Cour d’appel administrative de Nancy, le 5 juin 2025, n°23NC03631

La cour administrative d’appel de Nancy, par un arrêt rendu le 5 juin 2025, se prononce sur la légalité d’une autorisation de licenciement pour faute d’un salarié protégé. L’affaire concerne une hôtesse de caisse bénéficiant de mandats syndicaux et représentatifs au sein d’une société de distribution exploitant un hypermarché local. Le 8 novembre 2021, l’employeur a notifié oralement une mise à pied à titre conservatoire à l’intéressée avant de saisir formellement l’administration du travail compétente. Le tribunal administratif de Châlons-en-Champagne a rejeté, le 20 octobre 2023, la demande d’annulation formée par la salariée contre l’autorisation administrative de licenciement subséquente. L’appelante soutient que la procédure est irrégulière en raison du délai excessif séparant sa mise à pied de la saisine effective de l’inspecteur du travail. Elle invoque la méconnaissance des dispositions du code du travail relatives aux délais de consultation du comité social et économique ainsi qu’à la demande d’autorisation. La juridiction doit déterminer si un délai de vingt-deux jours sans rémunération entre la mesure conservatoire et la saisine administrative constitue une erreur de droit. La cour administrative d’appel de Nancy annule le jugement attaqué en jugeant que l’employeur n’a pas respecté l’obligation de célérité inhérente à cette procédure. L’étude de cette décision impose d’analyser d’abord l’exigence de célérité de la procédure avant d’apprécier la protection effective des droits du salarié face aux prérogatives patronales.

I. L’exigence de célérité de la procédure de licenciement du salarié protégé

A. Le cadre temporel strict de la mise à pied conservatoire

Le code du travail encadre rigoureusement la mise à pied d’un représentant du personnel pour garantir la continuité de l’exercice de ses fonctions représentatives essentielles. L’arrêt rappelle qu’en cas de faute grave, l’employeur peut suspendre le contrat jusqu’à l’intervention de la décision administrative sous réserve du respect des délais. La cour précise que « l’employeur est tenu de respecter un délai aussi court que possible pour présenter » sa demande d’autorisation de licenciement à l’inspecteur. Cette obligation jurisprudentielle complète les textes législatifs afin d’éviter que la suspension du contrat ne s’apparente à une sanction disciplinaire déguisée par la direction.

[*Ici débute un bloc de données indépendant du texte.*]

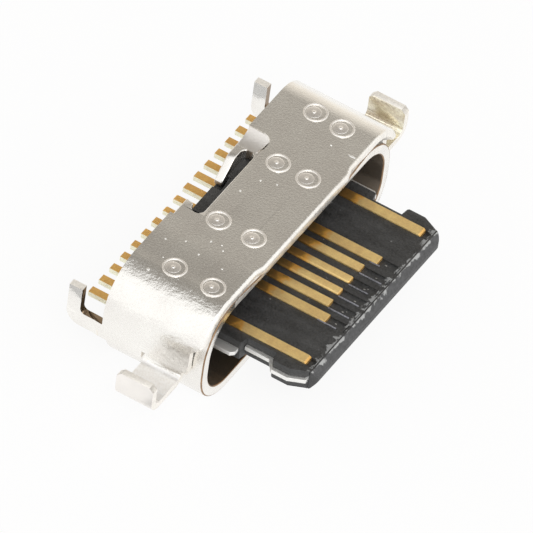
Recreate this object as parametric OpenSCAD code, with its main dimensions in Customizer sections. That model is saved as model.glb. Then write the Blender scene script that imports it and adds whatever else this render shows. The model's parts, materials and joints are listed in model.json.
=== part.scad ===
// Mid-mount usb-c socket: a welded cover over a round-cornered mouth tube, and a
// sixteen-contact tongue that stands out in front of the mouth.
// +X runs across the mouth, the mouth opens towards -Y and +Z is up.
// The origin is the middle of the flat underside of the mouth tube.

/* [Mouth tube] */
// Width of the mouth, inside
mouth_w = 8.34; // [8.2:0.01:8.6]
// Height of the mouth, inside
mouth_h = 2.56; // [2.5:0.01:2.7]
// Corner radius of the mouth, inside
mouth_r = 1.08; // [1:0.01:1.2]
// Sheet thickness of the tube
tube_wall = 0.3; // [0.2:0.01:0.35]
// Depth of the tube from mouth to rear edge
tube_depth = 2.84; // [2.7:0.01:3.4]
// Length of the slot near the rear edge of the tube
slot_len = 2.62; // [2:0.01:3]
// How far the slot lies off the middle
slot_x = 0.11; // [0:0.01:0.2]
// Width of the slot
slot_w = 0.36; // [0.3:0.01:0.5]
// Width of the web left between the slot and the rear edge
web_w = 0.23; // [0.15:0.01:0.3]
// Length of the web left standing at the slot's left end
stub_len = 0.28; // [0.2:0.01:0.4]
// Slant of the end of that stub
stub_slant = 0.12; // [0.05:0.01:0.15]
// Length of the locking finger cut from the web
finger_len = 0.7; // [0.6:0.01:0.9]
// Angle that the finger is bent down
finger_angle = 42; // [20:1:45]

/* [Cover] */
// Sheet thickness of the cover
cover_t = 0.2; // [0.15:0.01:0.25]
// Outer radius of the cover's long bends
cover_bend_r = 1.25; // [0.9:0.01:1.3]
// Gap between the cover's sides and the tube
cover_side_gap = 0.07; // [0.06:0.01:0.1]
// How far the cover sits off the middle of the tube
cover_x = 0.04; // [0:0.01:0.05]
// Height of the cover's sides above the underside
cover_side_z = 1.28; // [1.2:0.01:1.35]
// Width of the front lip of the cover
lip_w = 4.5; // [4:0.1:5]
// How far the lip stands forward
lip_out = 0.08; // [0.05:0.01:0.1]
// Height of the cover's sides in front of the hooks
side_step_z = 2.28; // [2.1:0.01:2.3]
// Length of the low stretch of the sides in front of the hooks
side_step_len = 0.32; // [0.2:0.01:0.35]
// Rise of the sloping edge over that stretch
side_step_rise = 0.32; // [0.2:0.01:0.4]
// Width of the rear notch
notch_w = 3.76; // [3.5:0.01:4]
// How far the notch lies off the middle
notch_x = 0.08; // [0:0.01:0.2]
// Depth of the rear notch
notch_depth = 0.74; // [0.65:0.01:0.76]
// Corner radius of the rear notch
notch_r = 0.3; // [0.2:0.01:0.35]
// Diameter of a weld ring
weld_d = 0.64; // [0.5:0.01:0.7]
// Height of a weld ring
weld_h = 0.02; // [0.01:0.01:0.03]
// Width of the band of a weld ring
weld_band = 0.05; // [0.03:0.01:0.08]
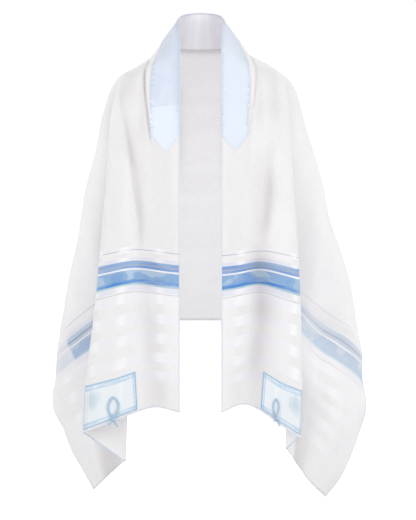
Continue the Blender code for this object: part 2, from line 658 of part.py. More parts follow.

B. La sanction de l’excessive durée du délai de saisine

Le juge administratif examine concrètement la durée de la période durant laquelle le salarié protégé demeure privé de son activité professionnelle ainsi que de sa rémunération. En l’espèce, le délai de vingt-deux jours séparant la mise à pied de la saisine de l’administration est jugé excessif au regard des pièces du dossier. La décision souligne que cette période de vacance salariale constitue une atteinte grave justifiant une vigilance particulière de l’inspecteur du travail lors de son contrôle. La cour administrative d’appel de Nancy sanctionne ainsi le défaut de diligence de l’employeur qui n’a pas agi avec la promptitude requise par la jurisprudence constante. Cette rigueur procédurale assure une transition vers l’examen des justifications que l’employeur pourrait éventuellement avancer pour s’exonérer de ses obligations strictes de célérité.

II. La protection effective des droits du salarié face aux prérogatives de l’employeur

A. L’absence de justification des délais par l’employeur

La méconnaissance des délais prescrits par le code du travail n’entraîne pas automatiquement la nullité de la procédure si des circonstances exceptionnelles sont dûment invoquées. Toutefois, les juges d’appel relèvent ici que l’entreprise « ne fait valoir aucune circonstance particulière justifiant la durée de ce délai » de vingt-deux jours d’attente. L’administration doit s’assurer du respect de cette célérité pour ne pas entacher d’irrégularité la procédure antérieure à sa propre saisine par le chef d’entreprise défaillant. Le silence de l’employeur sur les causes réelles du retard permet au juge d’écarter toute tolérance vis-à-vis de l’étirement excessif de la phase préparatoire litigieuse.

B. La portée de l’annulation pour vice de procédure

L’annulation de l’autorisation de licenciement repose sur le constat d’une erreur de droit commise par l’autorité administrative dans l’exercice de son contrôle de légalité. L’inspecteur du travail aurait dû relever cette « irrégularité qui affecte la légalité interne de la décision » en raison de la gravité de la mesure prise unilatéralement. Cette solution réaffirme que la protection des salariés mandatés repose sur une vérification scrupuleuse des conditions temporelles d’éviction temporaire de l’entreprise par les services déconcentrés. La cour administrative d’appel de Nancy prononce donc l’annulation rétroactive de l’acte administratif et du jugement de première instance sans examiner les autres moyens soulevés.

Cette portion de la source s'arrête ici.